Task to complete - Report all lines from the entries below in which "slide" appears.

[begin Exercise material]

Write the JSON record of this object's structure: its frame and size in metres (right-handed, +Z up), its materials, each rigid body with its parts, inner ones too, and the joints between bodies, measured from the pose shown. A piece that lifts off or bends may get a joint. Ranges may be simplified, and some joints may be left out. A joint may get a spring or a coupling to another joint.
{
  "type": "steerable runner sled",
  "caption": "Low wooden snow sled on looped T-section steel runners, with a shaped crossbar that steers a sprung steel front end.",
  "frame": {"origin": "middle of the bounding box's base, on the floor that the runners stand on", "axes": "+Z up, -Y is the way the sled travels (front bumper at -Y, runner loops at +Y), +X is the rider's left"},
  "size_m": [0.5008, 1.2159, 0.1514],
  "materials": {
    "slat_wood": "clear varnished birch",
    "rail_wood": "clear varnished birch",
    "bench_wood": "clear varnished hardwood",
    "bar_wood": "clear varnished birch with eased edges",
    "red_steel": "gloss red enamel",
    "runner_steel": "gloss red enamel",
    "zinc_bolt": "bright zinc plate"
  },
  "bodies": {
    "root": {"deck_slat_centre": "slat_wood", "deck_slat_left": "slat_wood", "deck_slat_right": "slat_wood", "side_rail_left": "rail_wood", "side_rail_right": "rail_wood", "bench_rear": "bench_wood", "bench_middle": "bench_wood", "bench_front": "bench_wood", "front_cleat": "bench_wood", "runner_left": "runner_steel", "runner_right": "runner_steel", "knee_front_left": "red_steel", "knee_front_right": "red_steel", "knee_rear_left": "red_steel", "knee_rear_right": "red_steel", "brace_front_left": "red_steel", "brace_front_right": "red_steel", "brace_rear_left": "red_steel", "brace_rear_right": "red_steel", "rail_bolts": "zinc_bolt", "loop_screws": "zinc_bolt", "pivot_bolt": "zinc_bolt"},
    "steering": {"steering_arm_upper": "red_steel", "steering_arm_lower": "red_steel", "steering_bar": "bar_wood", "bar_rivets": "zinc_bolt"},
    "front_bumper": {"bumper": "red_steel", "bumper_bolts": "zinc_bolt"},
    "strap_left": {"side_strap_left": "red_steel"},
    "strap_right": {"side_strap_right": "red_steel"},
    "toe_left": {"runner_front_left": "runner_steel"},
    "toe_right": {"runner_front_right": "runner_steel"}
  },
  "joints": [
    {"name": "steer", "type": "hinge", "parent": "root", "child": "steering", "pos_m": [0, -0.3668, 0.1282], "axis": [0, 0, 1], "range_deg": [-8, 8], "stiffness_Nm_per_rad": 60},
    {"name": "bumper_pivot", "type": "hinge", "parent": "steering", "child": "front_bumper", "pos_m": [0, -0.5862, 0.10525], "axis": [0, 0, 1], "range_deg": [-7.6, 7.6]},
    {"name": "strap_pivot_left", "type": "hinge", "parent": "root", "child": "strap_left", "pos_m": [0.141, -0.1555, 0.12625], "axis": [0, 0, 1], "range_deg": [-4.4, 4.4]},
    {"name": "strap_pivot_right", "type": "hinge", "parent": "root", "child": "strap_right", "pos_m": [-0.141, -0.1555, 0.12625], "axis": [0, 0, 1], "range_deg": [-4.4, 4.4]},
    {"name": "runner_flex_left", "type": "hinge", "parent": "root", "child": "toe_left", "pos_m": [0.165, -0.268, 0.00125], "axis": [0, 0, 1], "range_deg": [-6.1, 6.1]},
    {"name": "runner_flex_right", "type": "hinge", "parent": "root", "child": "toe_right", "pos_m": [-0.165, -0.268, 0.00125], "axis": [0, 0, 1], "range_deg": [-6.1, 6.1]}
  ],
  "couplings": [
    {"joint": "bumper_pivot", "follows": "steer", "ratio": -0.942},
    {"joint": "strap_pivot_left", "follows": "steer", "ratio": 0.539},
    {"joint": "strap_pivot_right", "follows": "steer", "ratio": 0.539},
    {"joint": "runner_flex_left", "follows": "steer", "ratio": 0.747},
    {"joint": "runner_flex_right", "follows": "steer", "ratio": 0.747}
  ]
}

[end Exercise material]
[begin Exercise material]

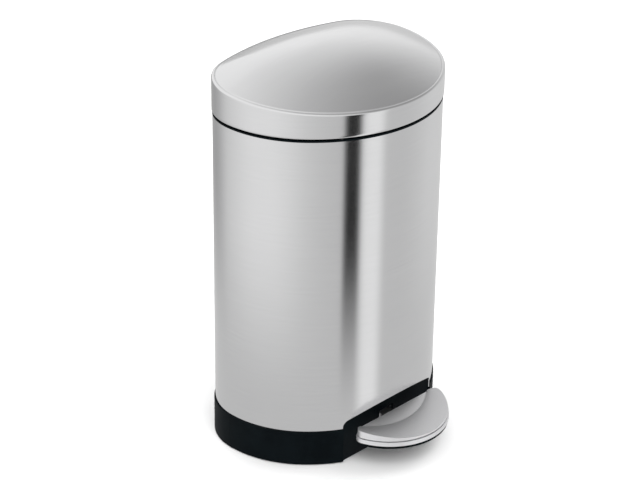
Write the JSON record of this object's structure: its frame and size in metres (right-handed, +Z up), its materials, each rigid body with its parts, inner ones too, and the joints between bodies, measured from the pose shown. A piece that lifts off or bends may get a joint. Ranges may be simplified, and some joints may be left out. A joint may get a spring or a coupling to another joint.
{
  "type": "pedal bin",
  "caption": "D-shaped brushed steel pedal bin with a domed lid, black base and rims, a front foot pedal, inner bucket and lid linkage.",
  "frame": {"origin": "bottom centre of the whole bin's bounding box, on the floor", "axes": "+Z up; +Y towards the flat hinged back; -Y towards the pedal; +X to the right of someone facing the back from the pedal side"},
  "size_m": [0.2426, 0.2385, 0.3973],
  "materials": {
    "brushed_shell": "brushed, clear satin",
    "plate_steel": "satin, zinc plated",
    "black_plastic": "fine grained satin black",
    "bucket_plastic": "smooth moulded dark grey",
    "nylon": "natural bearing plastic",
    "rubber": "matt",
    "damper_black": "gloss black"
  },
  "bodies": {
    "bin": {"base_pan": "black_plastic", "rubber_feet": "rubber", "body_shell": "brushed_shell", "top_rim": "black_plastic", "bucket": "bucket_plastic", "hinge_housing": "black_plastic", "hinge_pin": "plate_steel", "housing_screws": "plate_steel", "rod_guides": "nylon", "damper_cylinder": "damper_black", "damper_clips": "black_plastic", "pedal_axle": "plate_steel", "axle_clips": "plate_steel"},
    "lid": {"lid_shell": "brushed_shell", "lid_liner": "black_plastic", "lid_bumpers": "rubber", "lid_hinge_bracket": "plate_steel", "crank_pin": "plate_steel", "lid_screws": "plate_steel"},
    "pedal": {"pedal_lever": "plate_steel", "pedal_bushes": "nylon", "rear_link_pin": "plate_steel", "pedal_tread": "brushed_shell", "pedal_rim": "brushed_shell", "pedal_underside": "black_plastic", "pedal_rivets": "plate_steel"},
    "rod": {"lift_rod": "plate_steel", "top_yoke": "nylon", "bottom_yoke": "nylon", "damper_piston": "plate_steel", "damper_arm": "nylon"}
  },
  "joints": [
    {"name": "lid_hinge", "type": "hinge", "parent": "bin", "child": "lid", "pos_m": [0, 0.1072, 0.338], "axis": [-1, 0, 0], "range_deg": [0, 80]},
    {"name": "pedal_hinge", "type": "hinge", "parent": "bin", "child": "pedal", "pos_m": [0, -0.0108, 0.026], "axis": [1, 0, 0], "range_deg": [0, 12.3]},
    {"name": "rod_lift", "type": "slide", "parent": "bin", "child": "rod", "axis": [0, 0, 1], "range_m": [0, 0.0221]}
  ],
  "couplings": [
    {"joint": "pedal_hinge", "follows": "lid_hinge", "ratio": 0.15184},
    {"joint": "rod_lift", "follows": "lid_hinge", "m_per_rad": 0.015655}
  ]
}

[end Exercise material]
[begin Exercise material]

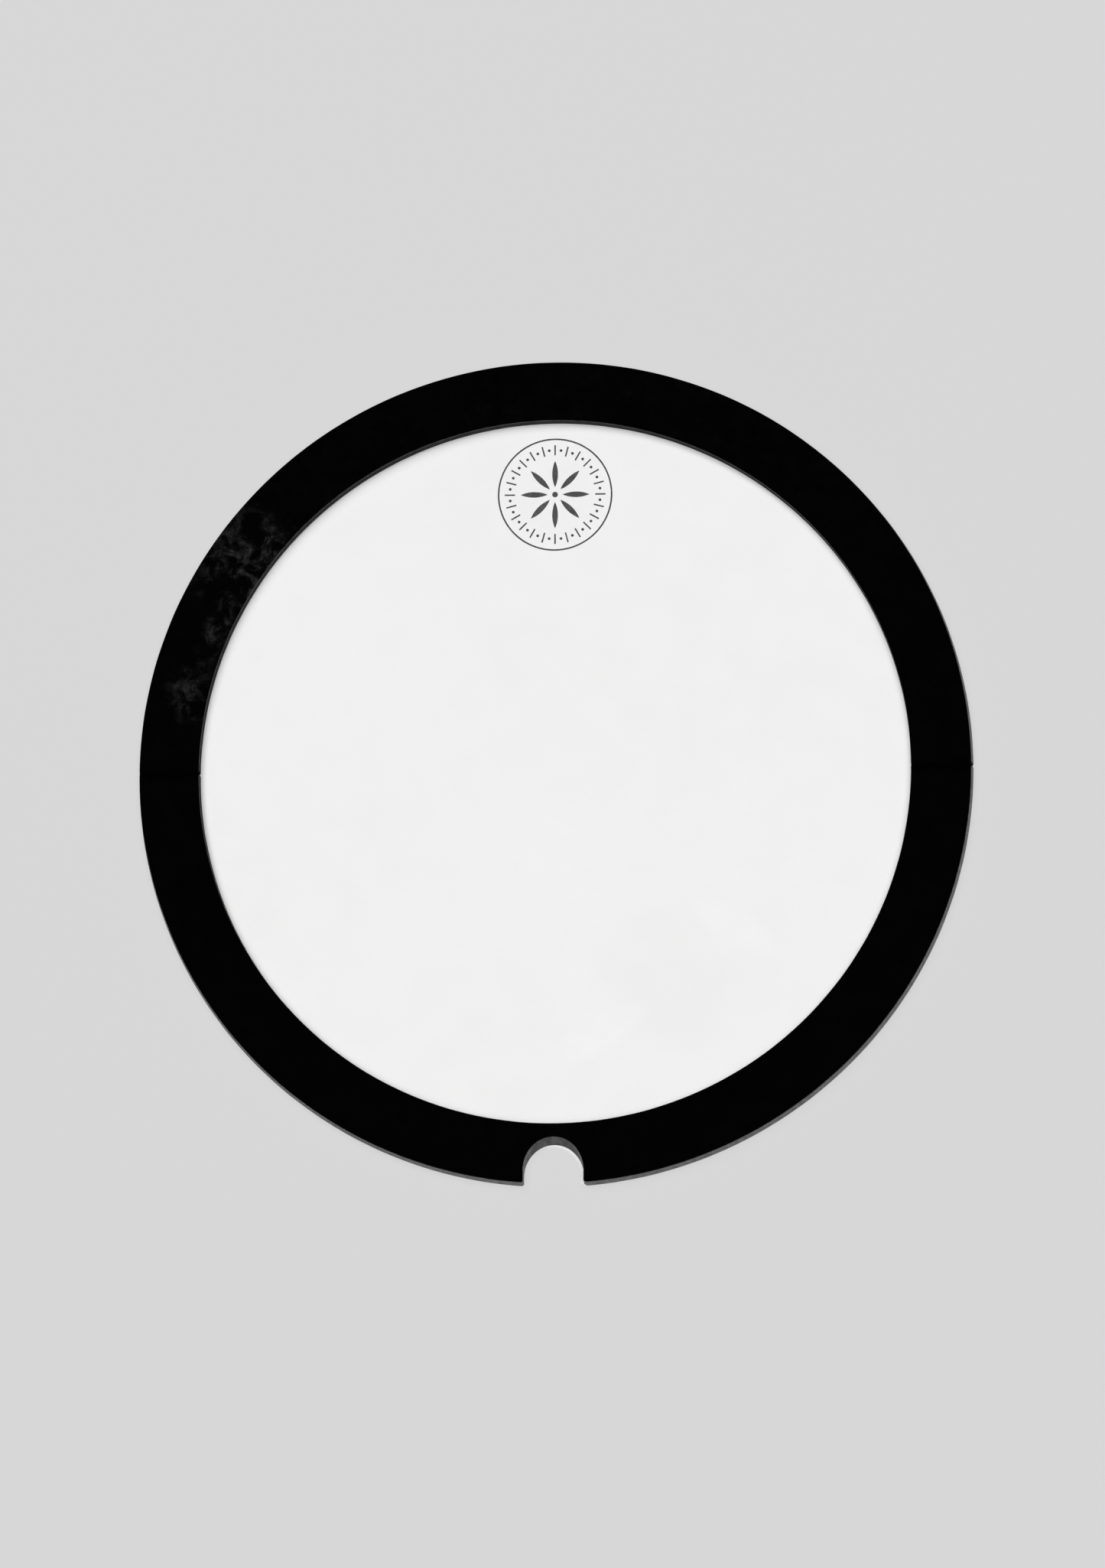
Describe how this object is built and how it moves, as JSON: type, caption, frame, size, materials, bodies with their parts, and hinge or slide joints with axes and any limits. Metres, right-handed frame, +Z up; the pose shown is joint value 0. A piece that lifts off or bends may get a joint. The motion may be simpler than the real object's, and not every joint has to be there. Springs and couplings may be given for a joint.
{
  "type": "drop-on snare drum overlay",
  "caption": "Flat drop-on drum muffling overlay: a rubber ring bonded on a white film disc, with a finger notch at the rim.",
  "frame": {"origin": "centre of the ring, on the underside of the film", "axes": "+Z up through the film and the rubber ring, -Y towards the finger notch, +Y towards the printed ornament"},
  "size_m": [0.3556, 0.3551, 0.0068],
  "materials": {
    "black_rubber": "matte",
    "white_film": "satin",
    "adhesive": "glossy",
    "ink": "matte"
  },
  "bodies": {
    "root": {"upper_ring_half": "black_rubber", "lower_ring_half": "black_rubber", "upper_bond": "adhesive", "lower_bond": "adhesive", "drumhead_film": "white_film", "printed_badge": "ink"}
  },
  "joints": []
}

[end Exercise material]

Finished answer -
    {"name": "rod_lift", "type": "slide", "parent": "bin", "child": "rod", "axis": [0, 0, 1], "range_m": [0, 0.0221]}
Describe how this object is built and how it moves, as JSON: type, caption, frame, size, materials, bodies with their parts, and hinge or slide joints with axes and any limits. Metres, right-handed frame, +Z up; the pose shown is joint value 0. A piece that lifts off or bends may get a joint. The motion may be simpler than the real object's, and not every joint has to be there. Springs and couplings may be given for a joint.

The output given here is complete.